Provided data.
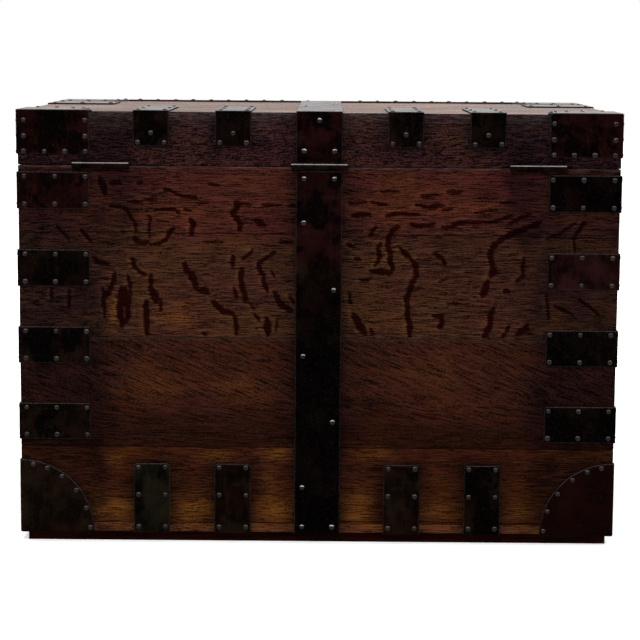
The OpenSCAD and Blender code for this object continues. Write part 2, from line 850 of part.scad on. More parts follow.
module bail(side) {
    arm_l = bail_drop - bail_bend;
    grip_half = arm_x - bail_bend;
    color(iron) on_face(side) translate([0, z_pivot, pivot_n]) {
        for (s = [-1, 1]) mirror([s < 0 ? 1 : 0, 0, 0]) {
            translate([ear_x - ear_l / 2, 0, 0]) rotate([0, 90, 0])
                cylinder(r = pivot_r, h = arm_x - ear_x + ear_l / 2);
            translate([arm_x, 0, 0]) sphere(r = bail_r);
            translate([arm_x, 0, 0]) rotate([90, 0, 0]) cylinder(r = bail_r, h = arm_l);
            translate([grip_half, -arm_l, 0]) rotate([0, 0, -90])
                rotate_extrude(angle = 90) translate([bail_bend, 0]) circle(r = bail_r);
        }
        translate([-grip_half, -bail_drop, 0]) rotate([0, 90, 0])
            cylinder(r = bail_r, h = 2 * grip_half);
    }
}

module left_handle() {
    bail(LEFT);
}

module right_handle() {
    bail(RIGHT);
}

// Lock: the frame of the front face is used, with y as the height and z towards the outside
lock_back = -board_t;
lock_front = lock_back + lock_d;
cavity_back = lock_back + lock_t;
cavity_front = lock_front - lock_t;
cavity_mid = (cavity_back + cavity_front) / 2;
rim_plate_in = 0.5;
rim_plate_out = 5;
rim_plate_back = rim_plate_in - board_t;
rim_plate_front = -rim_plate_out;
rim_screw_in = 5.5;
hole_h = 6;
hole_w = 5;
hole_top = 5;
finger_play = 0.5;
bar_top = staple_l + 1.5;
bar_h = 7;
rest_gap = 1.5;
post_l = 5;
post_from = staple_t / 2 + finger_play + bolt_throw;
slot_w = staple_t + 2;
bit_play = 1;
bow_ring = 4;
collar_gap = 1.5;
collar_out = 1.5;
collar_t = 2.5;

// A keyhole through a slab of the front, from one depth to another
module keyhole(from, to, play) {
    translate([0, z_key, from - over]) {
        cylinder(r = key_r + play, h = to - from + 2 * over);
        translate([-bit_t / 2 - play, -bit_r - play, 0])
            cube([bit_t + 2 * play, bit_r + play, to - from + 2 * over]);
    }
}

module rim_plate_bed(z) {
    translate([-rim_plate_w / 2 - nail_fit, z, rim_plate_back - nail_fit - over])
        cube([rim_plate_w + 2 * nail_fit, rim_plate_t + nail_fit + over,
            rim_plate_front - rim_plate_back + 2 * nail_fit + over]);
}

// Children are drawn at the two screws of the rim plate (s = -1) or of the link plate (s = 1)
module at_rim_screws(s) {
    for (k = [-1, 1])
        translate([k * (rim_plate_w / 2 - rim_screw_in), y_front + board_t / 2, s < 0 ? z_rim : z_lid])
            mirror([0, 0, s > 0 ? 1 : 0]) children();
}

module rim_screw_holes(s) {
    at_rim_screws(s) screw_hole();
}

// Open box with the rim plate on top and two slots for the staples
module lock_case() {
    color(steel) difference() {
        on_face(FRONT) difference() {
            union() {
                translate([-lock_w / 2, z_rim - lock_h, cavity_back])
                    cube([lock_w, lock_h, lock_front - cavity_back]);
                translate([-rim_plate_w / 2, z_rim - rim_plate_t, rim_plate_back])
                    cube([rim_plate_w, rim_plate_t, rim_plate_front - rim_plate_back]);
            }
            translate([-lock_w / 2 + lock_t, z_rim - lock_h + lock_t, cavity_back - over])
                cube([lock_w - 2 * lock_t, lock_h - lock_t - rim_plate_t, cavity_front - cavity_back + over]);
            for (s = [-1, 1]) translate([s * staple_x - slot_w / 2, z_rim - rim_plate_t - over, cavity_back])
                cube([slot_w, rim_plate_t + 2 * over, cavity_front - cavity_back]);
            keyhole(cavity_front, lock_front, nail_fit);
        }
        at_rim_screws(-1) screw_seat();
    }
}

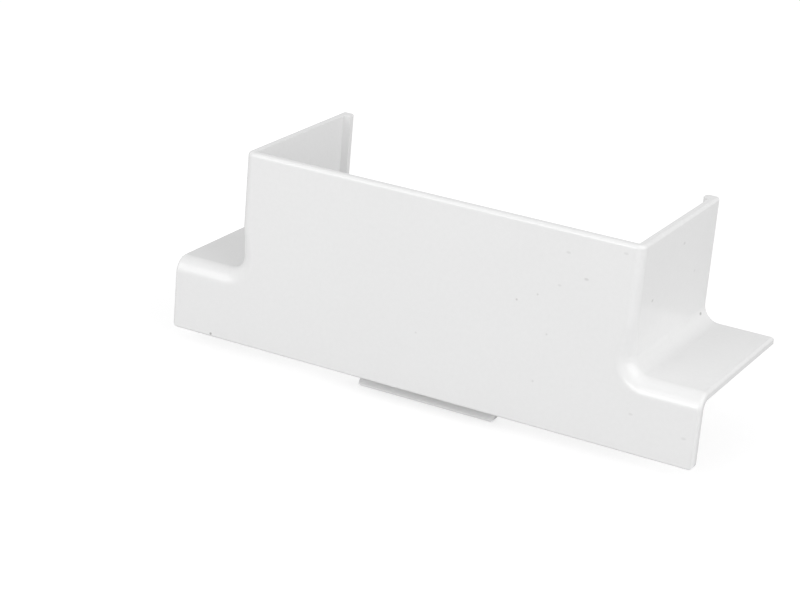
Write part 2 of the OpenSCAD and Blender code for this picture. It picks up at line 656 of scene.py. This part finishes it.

Work to be completed. Reproduce the data in full, exactly as presented.

Expected answer.
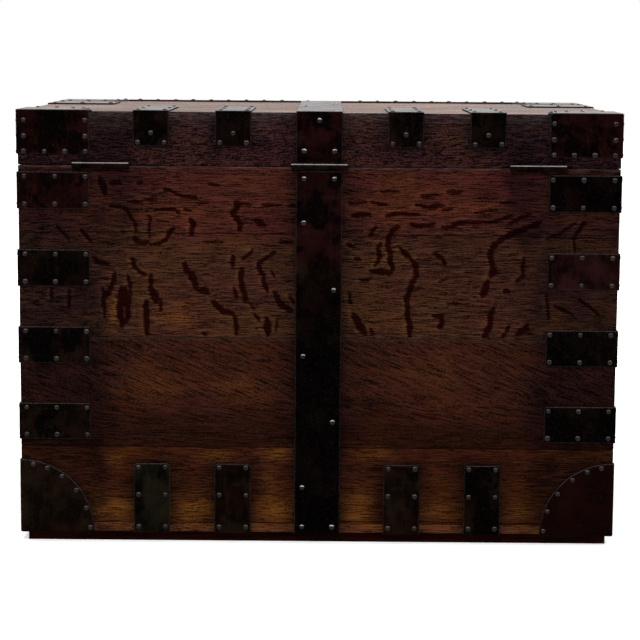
The OpenSCAD and Blender code for this object continues. Write part 2, from line 850 of part.scad on. More parts follow.
module bail(side) {
    arm_l = bail_drop - bail_bend;
    grip_half = arm_x - bail_bend;
    color(iron) on_face(side) translate([0, z_pivot, pivot_n]) {
        for (s = [-1, 1]) mirror([s < 0 ? 1 : 0, 0, 0]) {
            translate([ear_x - ear_l / 2, 0, 0]) rotate([0, 90, 0])
                cylinder(r = pivot_r, h = arm_x - ear_x + ear_l / 2);
            translate([arm_x, 0, 0]) sphere(r = bail_r);
            translate([arm_x, 0, 0]) rotate([90, 0, 0]) cylinder(r = bail_r, h = arm_l);
            translate([grip_half, -arm_l, 0]) rotate([0, 0, -90])
                rotate_extrude(angle = 90) translate([bail_bend, 0]) circle(r = bail_r);
        }
        translate([-grip_half, -bail_drop, 0]) rotate([0, 90, 0])
            cylinder(r = bail_r, h = 2 * grip_half);
    }
}

module left_handle() {
    bail(LEFT);
}

module right_handle() {
    bail(RIGHT);
}

// Lock: the frame of the front face is used, with y as the height and z towards the outside
lock_back = -board_t;
lock_front = lock_back + lock_d;
cavity_back = lock_back + lock_t;
cavity_front = lock_front - lock_t;
cavity_mid = (cavity_back + cavity_front) / 2;
rim_plate_in = 0.5;
rim_plate_out = 5;
rim_plate_back = rim_plate_in - board_t;
rim_plate_front = -rim_plate_out;
rim_screw_in = 5.5;
hole_h = 6;
hole_w = 5;
hole_top = 5;
finger_play = 0.5;
bar_top = staple_l + 1.5;
bar_h = 7;
rest_gap = 1.5;
post_l = 5;
post_from = staple_t / 2 + finger_play + bolt_throw;
slot_w = staple_t + 2;
bit_play = 1;
bow_ring = 4;
collar_gap = 1.5;
collar_out = 1.5;
collar_t = 2.5;

// A keyhole through a slab of the front, from one depth to another
module keyhole(from, to, play) {
    translate([0, z_key, from - over]) {
        cylinder(r = key_r + play, h = to - from + 2 * over);
        translate([-bit_t / 2 - play, -bit_r - play, 0])
            cube([bit_t + 2 * play, bit_r + play, to - from + 2 * over]);
    }
}

module rim_plate_bed(z) {
    translate([-rim_plate_w / 2 - nail_fit, z, rim_plate_back - nail_fit - over])
        cube([rim_plate_w + 2 * nail_fit, rim_plate_t + nail_fit + over,
            rim_plate_front - rim_plate_back + 2 * nail_fit + over]);
}

// Children are drawn at the two screws of the rim plate (s = -1) or of the link plate (s = 1)
module at_rim_screws(s) {
    for (k = [-1, 1])
        translate([k * (rim_plate_w / 2 - rim_screw_in), y_front + board_t / 2, s < 0 ? z_rim : z_lid])
            mirror([0, 0, s > 0 ? 1 : 0]) children();
}

module rim_screw_holes(s) {
    at_rim_screws(s) screw_hole();
}

// Open box with the rim plate on top and two slots for the staples
module lock_case() {
    color(steel) difference() {
        on_face(FRONT) difference() {
            union() {
                translate([-lock_w / 2, z_rim - lock_h, cavity_back])
                    cube([lock_w, lock_h, lock_front - cavity_back]);
                translate([-rim_plate_w / 2, z_rim - rim_plate_t, rim_plate_back])
                    cube([rim_plate_w, rim_plate_t, rim_plate_front - rim_plate_back]);
            }
            translate([-lock_w / 2 + lock_t, z_rim - lock_h + lock_t, cavity_back - over])
                cube([lock_w - 2 * lock_t, lock_h - lock_t - rim_plate_t, cavity_front - cavity_back + over]);
            for (s = [-1, 1]) translate([s * staple_x - slot_w / 2, z_rim - rim_plate_t - over, cavity_back])
                cube([slot_w, rim_plate_t + 2 * over, cavity_front - cavity_back]);
            keyhole(cavity_front, lock_front, nail_fit);
        }
        at_rim_screws(-1) screw_seat();
    }
}

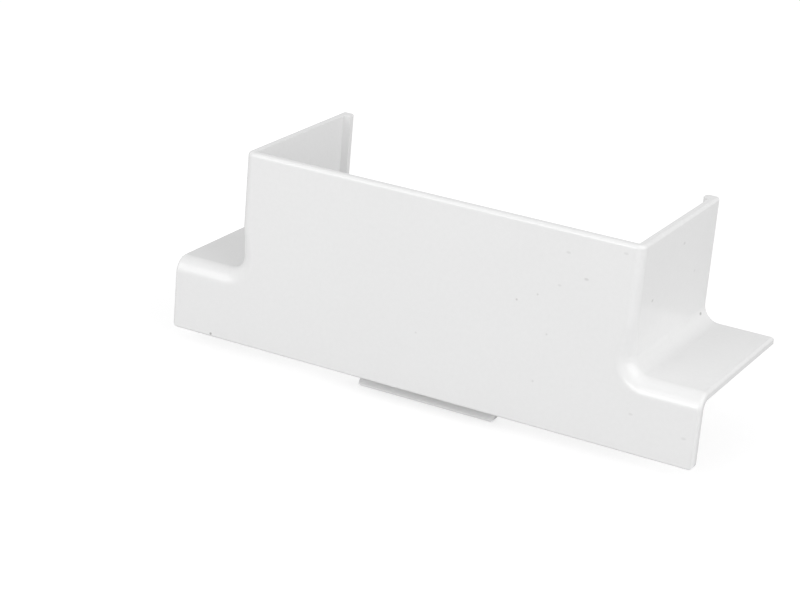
Write part 2 of the OpenSCAD and Blender code for this picture. It picks up at line 656 of scene.py. This part finishes it.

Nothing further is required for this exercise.